If we don’t want cataclysmic change in our cities, then we need to tolerate gradual change. Everywhere.

We need to support our communities’ desire paths.

Our cities used to have thriving ecosystems of incremental developers, though not all of them would have used that term—being a “developer” didn’t mean what it means today. The person building next door to you was more likely to be your neighbor, and far less likely to be a corporation headquartered far away. And this meant that they had an interest in cultivating a successful place for the long haul, not merely extracting a short-term profit.
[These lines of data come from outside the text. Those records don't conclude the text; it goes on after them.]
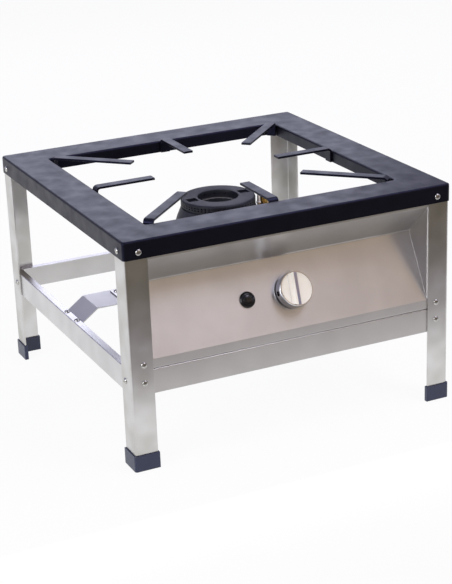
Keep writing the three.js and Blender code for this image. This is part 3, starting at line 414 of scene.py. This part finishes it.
def refine(node, finish, edge=0.4, crease=35, body="stand", grow=0.0, smoothing=0):
    # a merged copy of a CAD node with broken edges, or rounded by subdivision if it is a pipe
    builder = bmesh.new()
    builder.from_mesh(nodes[node].data)
    bmesh.ops.scale(builder, vec=(1000, 1000, 1000), verts=builder.verts)
    bmesh.ops.remove_doubles(builder, verts=builder.verts, dist=drawing["merge"])
    bmesh.ops.dissolve_limit(
        builder, angle_limit=math.radians(drawing["flat"]), verts=builder.verts, edges=builder.edges,
        use_dissolve_boundaries=False,
    )
    builder.normal_update()
    for vert in builder.verts:  # what subdivision takes off the round
        vert.co += vert.normal * grow
    piece = newPiece(node + "_fine", builder, finish, [node], body, crease=crease)
    if smoothing:
        rounder = piece.modifiers.new("rounder", "SUBSURF")
        rounder.levels = rounder.render_levels = smoothing
    elif edge:
        breakEdges(piece, edge)


# top frame: a square ring of enamelled sheet with an outer and an inner flange

topFrame = {
    "width": 600, "depth": 590, "top": 395, "face": 69, "outerFlange": 31, "innerFlange": 21.5,
    "sheet": 1.5, "fold": 3.5, "corner": 6, "innerCorner": 4,
}


def roundedLoop(builder, width, depth, height, radius):
    # the edges of a flat rectangle with round corners
    before = set(builder.edges)
    place = Matrix.Translation((0, 0, height)) @ Matrix.Diagonal((width, depth, 1, 1))
    made = bmesh.ops.create_grid(builder, x_segments=1, y_segments=1, size=0.5, matrix=place)
    roundOff(builder, made["verts"], radius, 6, "VERTICES")
    bmesh.ops.delete(builder, geom=builder.faces[:], context="FACES_ONLY")
    return [edge for edge in builder.edges if edge not in before]


def buildTopFrame():
    size = topFrame
    builder = bmesh.new()
    outer = roundedLoop(builder, size["width"], size["depth"], size["top"], size["corner"])
    openWidth, openDepth = size["width"] - 2 * size["face"], size["depth"] - 2 * size["face"]
    inner = roundedLoop(builder, openWidth, openDepth, size["top"], size["innerCorner"])
    bmesh.ops.bridge_loops(builder, edges=outer + inner)
    for loop, drop in ((outer, size["outerFlange"]), (inner, size["innerFlange"])):
        drawn = bmesh.ops.extrude_edge_only(builder, edges=loop)["geom"]
        bmesh.ops.translate(builder, vec=(0, 0, -drop), verts=vertsOf(drawn))
    bmesh.ops.recalc_face_normals(builder, faces=builder.faces)
    roundOff(builder, outer + inner, size["fold"], 4)
    skin = newPiece("topFrameSkin", builder, "frameEnamel", ["top_frame"], outward=(0, 0, 1))
    giveSheet(skin, size["sheet"])


buildTopFrame()

# pot supports: flat enamelled bars bent down at the root and welded to the inner flange

potBars = {
    "width": 18, "thickness": 4, "bend": 8, "top": 400, "bottom": 373.5, "sideArm": 110, "cornerArm": 156,
    "gap": 0.3, "edge": 0.6,
}


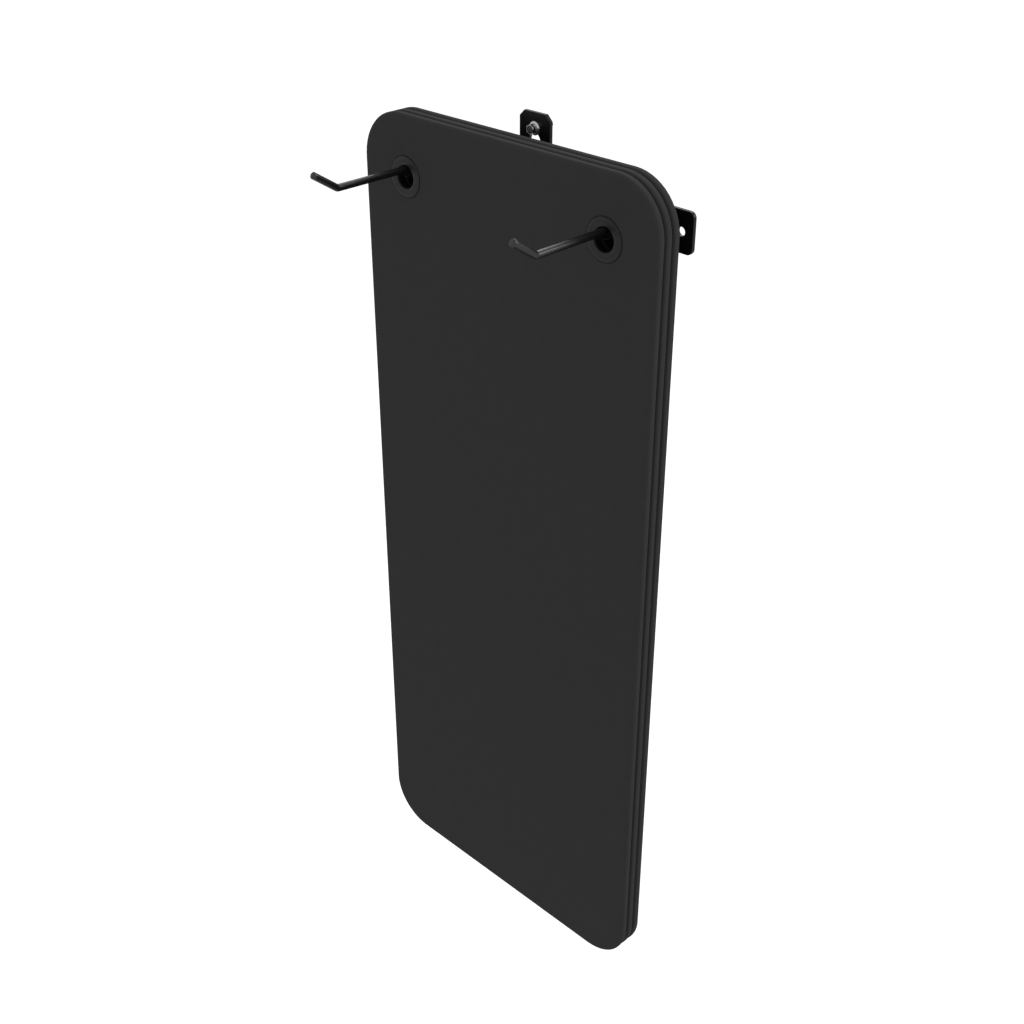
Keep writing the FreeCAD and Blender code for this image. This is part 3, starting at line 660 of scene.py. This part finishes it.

The steady stream of gradual money from this sort of development results in neighborhoods that are not static, but ever-churning places that can sustain virtuous cycles of growth and reinvestment. They are built in response to the immediate needs of their residents. They build wealth for their inhabitants, even those who start with next to nothing. And they are places where complex, rich communities can take deep root, even as they grow and flex to let more people in. As Charles Marohn writes in Strong Towns: A Bottom-Up Revolution to Rebuild American Prosperity:

It is critical that every neighborhood … be allowed, by right, to evolve to the next level of development intensity … without any special permitting, approval of neighbours, or added conditions.

Growing Neighborhoods

A much larger majority of places are seeing virtually no growth or physical transformation. These “no-build zones” have expanded to cover most of residential America. They include, on the one hand, affluent enclaves where everything from zoning codes to parking standards and HOA rules are designed to shore up exclusivity and keep out those who can’t pay the cost of entry. But they also include growing swaths of concentrated poverty and decline: places that could benefit from reinvestment but where only a downward spiral of decay and abandonment appears to be on the menu. As a example of this stark dichotomy, in Cuyahoga County, Ohio—an area of 1.2 million people that includes the city of Cleveland—75% of new homes built from 2014 to 2018 were built in just 5% of neighborhoods.

If you own a house and want to make it a duplex, for example, you should be able to walk into City Hall and walk out with a permit to do so. If that can never happen, then natural growth along “desire paths” is thwarted. Pressure builds in the few pockets that allow for growth. This drives up prices.

Don’t ignore desire paths, otherwise you have cut off the sidewalk, and your citizens still need to get where they need to go.

We need to retool our regulatory processes and financing systems to legalize small. Right now, convoluted zoning and development rules, long and uncertain approval processes, and financing mechanisms that favor predictability and standardization have left few who can afford to be in the game. This precludes many citizens from playing a meaningful role in co-creating the places they will live. And it is at the root of America’s overlapping housing and affordability crises.